General information
- Status: Proposed
- Type: Hotel, Residential
- Location: Tulsa, Oklahoma, United States
- Coordinates: 36°09′10″N 95°59′39″W﻿ / ﻿36.15278°N 95.99417°W
- Estimated completion: 2010

Technical details
- Floor count: 15

Design and construction
- Developer: Westin Hotels

= The Westin at Tulsa Garden Square =

The Westin at Tulsa Garden Square is a high-rise building proposed for construction in Tulsa, Oklahoma. The building was submitted to the Tulsa Development Authority on April 20, 2006, and is planned to be constructed adjacent to the recently completed BOK Center in downtown Tulsa. The proposed structure covered the city block bounded by Second to Third Streets and Cheyenne to Denver Avenues.
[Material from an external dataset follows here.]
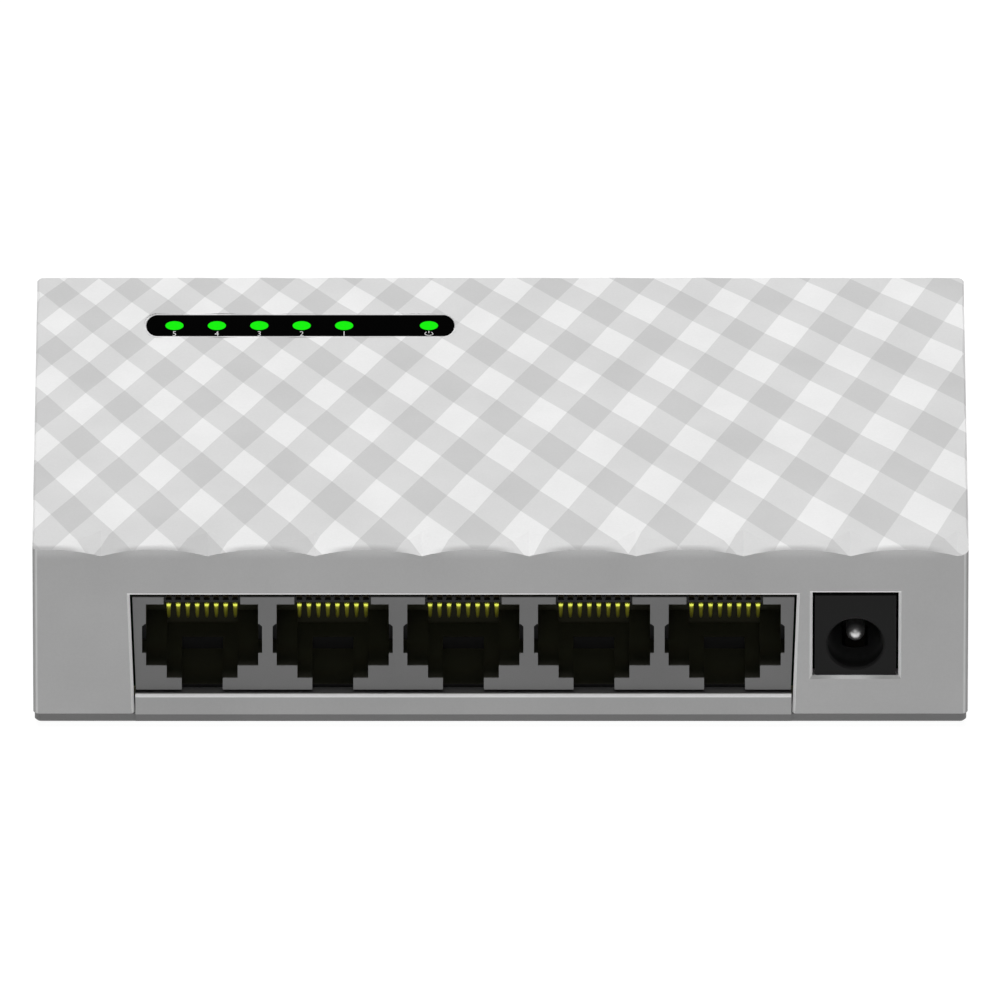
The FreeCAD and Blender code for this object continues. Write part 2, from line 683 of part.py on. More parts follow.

The proposal also requested demolition of an apartment building and a small office building then on the property, and relocation of the Tulsa Transit Denver Avenue bus terminal. If constructed, the Westin at Tulsa Garden Square would contain a 246-room Westin hotel, as well as 72 residential condominiums. The 15-story building would likely stand as the 2nd-tallest hotel in Tulsa upon completion, behind the Mayo Hotel.

The Westin at Tulsa Garden Square is currently the only skyscraper proposed for construction in Tulsa; there are no other high-rise developments currently taking place in the city. The hotel has not yet received approval from the city and was last reported in 2007 as being reviewed by the Tulsa Development Authority.